== Provided material ==
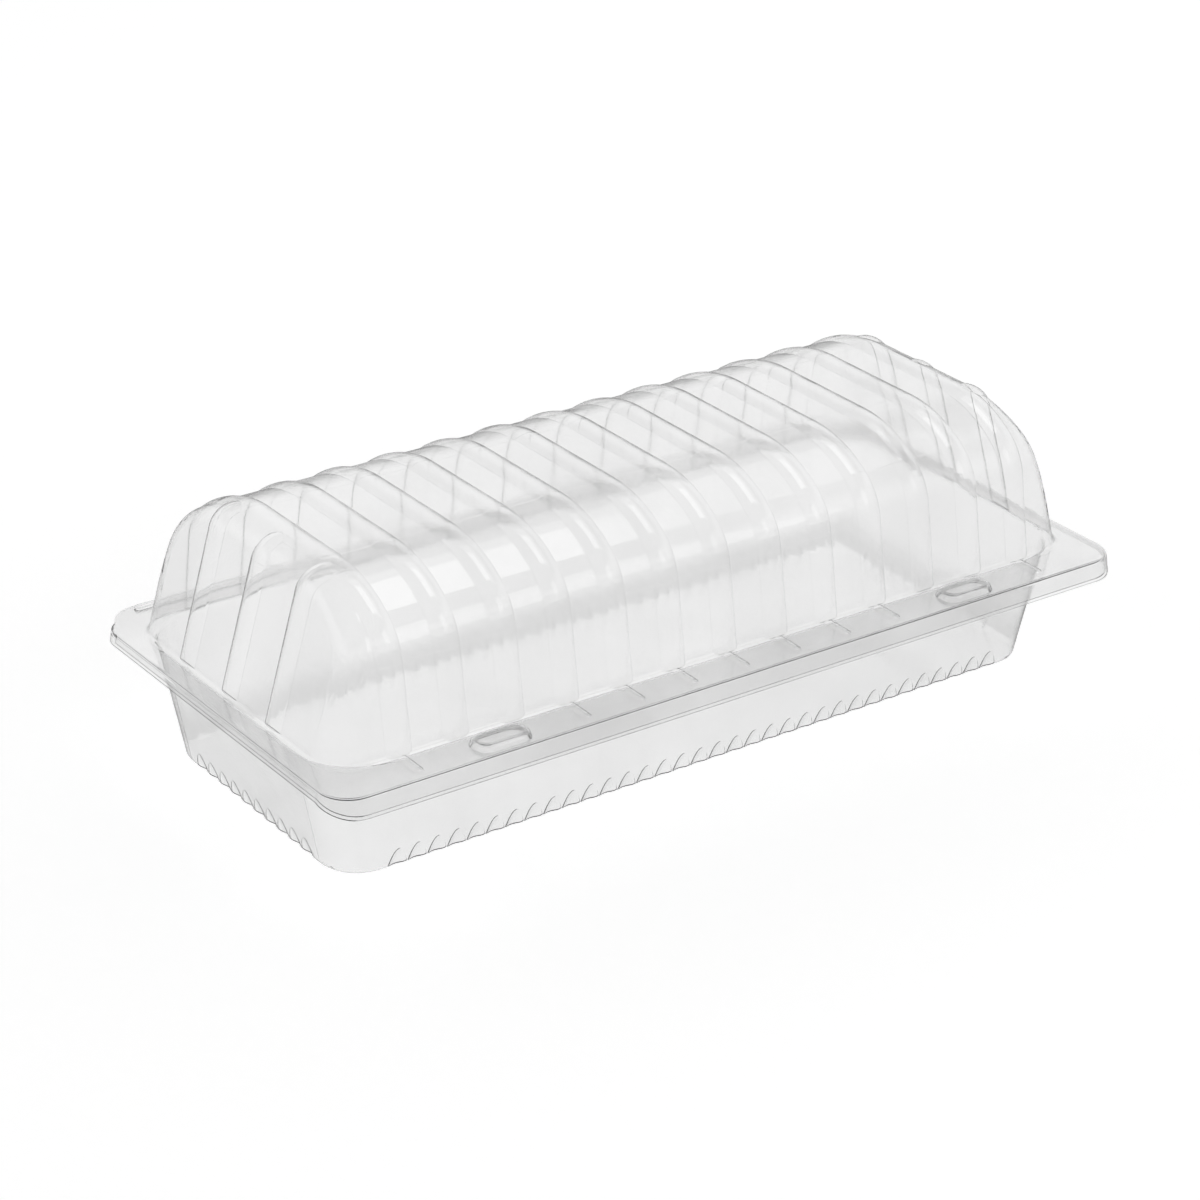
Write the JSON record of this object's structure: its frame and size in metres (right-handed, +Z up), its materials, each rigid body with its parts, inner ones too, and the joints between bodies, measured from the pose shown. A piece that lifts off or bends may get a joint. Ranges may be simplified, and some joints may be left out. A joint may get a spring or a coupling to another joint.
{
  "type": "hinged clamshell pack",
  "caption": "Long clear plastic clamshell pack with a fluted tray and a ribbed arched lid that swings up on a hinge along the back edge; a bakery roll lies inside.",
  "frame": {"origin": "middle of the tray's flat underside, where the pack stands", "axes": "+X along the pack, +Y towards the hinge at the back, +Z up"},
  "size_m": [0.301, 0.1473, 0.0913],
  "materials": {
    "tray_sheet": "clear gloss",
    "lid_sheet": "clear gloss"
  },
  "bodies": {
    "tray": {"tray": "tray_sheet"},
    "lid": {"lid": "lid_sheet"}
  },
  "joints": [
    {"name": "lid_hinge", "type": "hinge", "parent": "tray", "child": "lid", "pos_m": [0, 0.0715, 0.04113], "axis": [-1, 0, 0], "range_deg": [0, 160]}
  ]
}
* * *
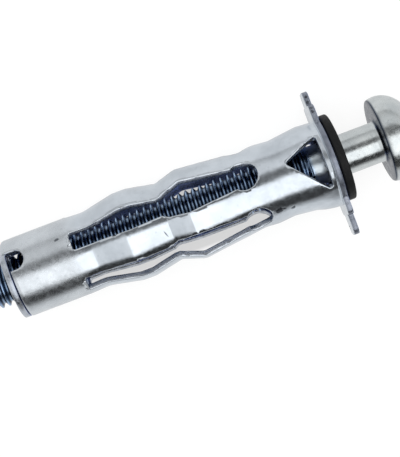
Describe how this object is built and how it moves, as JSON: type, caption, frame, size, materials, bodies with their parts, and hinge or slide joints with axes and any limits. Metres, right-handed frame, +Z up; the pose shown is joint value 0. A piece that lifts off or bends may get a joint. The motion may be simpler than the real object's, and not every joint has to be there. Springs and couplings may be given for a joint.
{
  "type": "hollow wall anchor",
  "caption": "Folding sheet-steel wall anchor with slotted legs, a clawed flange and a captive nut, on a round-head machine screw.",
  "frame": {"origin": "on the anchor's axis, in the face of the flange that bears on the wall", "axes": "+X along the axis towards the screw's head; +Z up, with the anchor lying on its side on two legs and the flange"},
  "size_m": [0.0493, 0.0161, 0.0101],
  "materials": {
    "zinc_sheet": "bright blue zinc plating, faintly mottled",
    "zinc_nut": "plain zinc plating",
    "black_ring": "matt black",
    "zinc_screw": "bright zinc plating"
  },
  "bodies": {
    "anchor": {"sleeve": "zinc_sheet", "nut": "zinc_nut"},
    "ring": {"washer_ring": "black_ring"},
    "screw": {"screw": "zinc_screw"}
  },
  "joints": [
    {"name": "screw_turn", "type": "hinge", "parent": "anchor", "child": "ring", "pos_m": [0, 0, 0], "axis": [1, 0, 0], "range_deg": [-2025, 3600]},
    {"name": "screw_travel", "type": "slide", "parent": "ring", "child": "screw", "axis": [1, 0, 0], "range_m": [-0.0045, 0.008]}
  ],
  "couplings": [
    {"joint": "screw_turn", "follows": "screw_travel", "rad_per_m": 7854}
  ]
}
--
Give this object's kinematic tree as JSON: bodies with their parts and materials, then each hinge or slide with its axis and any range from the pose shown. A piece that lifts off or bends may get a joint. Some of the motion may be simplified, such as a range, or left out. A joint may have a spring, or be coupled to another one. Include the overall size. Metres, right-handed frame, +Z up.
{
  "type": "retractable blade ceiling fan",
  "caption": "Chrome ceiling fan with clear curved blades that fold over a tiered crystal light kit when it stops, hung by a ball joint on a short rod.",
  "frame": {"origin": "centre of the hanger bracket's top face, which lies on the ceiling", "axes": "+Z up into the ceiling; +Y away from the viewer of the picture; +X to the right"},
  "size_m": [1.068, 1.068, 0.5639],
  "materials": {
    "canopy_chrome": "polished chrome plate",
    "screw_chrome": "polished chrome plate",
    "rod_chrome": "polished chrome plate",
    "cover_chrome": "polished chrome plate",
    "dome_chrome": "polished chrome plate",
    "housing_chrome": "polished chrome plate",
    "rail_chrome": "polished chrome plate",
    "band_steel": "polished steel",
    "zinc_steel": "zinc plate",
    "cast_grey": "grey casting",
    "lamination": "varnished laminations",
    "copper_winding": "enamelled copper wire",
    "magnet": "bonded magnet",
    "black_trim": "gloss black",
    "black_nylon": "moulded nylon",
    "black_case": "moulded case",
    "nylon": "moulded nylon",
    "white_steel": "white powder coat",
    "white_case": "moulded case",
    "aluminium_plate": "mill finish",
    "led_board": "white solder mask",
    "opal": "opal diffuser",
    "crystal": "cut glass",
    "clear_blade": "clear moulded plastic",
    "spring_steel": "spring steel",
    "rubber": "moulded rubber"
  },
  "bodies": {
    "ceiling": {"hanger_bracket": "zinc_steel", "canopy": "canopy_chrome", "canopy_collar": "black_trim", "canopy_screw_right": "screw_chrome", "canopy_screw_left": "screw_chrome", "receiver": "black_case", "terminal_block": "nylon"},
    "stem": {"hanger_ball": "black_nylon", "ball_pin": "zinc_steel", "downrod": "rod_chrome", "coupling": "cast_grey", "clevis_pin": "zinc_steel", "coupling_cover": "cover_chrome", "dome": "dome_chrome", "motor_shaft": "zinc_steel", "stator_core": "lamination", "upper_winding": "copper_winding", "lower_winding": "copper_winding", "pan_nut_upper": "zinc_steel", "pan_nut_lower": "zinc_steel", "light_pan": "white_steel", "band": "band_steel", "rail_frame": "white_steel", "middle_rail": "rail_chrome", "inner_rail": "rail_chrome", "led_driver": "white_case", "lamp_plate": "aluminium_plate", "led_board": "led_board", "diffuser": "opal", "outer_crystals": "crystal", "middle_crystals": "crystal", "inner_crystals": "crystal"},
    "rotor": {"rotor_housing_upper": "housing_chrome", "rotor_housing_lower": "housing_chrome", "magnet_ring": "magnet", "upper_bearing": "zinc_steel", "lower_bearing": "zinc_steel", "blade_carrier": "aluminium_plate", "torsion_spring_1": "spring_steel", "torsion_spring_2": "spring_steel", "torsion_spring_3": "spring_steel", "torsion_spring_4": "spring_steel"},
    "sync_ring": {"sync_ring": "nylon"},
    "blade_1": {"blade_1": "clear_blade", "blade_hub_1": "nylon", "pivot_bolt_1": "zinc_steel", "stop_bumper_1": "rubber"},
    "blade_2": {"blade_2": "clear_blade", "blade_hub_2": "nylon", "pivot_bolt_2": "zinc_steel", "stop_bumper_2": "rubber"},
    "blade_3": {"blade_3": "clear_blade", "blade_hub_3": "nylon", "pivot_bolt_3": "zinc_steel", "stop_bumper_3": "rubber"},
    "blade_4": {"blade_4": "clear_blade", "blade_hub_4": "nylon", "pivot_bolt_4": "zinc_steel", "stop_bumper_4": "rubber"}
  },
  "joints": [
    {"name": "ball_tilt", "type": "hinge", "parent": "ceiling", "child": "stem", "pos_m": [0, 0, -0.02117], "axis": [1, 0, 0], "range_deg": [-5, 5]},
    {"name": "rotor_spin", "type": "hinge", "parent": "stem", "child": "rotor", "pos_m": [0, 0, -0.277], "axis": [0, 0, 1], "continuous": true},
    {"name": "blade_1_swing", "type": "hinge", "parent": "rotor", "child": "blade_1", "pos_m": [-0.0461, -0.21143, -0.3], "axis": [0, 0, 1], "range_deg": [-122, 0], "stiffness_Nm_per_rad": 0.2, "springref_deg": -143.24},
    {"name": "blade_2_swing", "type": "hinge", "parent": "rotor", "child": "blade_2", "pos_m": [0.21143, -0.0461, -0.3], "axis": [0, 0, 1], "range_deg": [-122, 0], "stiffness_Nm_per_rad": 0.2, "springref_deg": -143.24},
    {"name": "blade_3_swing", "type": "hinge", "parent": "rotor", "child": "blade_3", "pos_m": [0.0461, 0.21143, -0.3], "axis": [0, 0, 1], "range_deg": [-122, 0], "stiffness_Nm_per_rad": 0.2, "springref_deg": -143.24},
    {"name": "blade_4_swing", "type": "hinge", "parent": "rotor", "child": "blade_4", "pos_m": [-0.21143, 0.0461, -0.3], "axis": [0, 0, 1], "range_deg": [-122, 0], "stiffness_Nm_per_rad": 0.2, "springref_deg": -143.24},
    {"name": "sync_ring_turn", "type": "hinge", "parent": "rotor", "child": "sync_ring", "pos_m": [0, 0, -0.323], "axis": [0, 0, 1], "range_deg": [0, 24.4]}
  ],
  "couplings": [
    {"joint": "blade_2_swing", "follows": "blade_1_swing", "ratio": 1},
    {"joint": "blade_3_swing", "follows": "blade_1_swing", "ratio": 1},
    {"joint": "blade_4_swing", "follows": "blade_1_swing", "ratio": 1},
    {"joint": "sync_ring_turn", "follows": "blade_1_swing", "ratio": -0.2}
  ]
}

== Problem requirements ==
Return each line of the listing that holds the string "parts".

== Task result ==
Write the JSON record of this object's structure: its frame and size in metres (right-handed, +Z up), its materials, each rigid body with its parts, inner ones too, and the joints between bodies, measured from the pose shown. A piece that lifts off or bends may get a joint. Ranges may be simplified, and some joints may be left out. A joint may get a spring or a coupling to another joint.
Describe how this object is built and how it moves, as JSON: type, caption, frame, size, materials, bodies with their parts, and hinge or slide joints with axes and any limits. Metres, right-handed frame, +Z up; the pose shown is joint value 0. A piece that lifts off or bends may get a joint. The motion may be simpler than the real object's, and not every joint has to be there. Springs and couplings may be given for a joint.
Give this object's kinematic tree as JSON: bodies with their parts and materials, then each hinge or slide with its axis and any range from the pose shown. A piece that lifts off or bends may get a joint. Some of the motion may be simplified, such as a range, or left out. A joint may have a spring, or be coupled to another one. Include the overall size. Metres, right-handed frame, +Z up.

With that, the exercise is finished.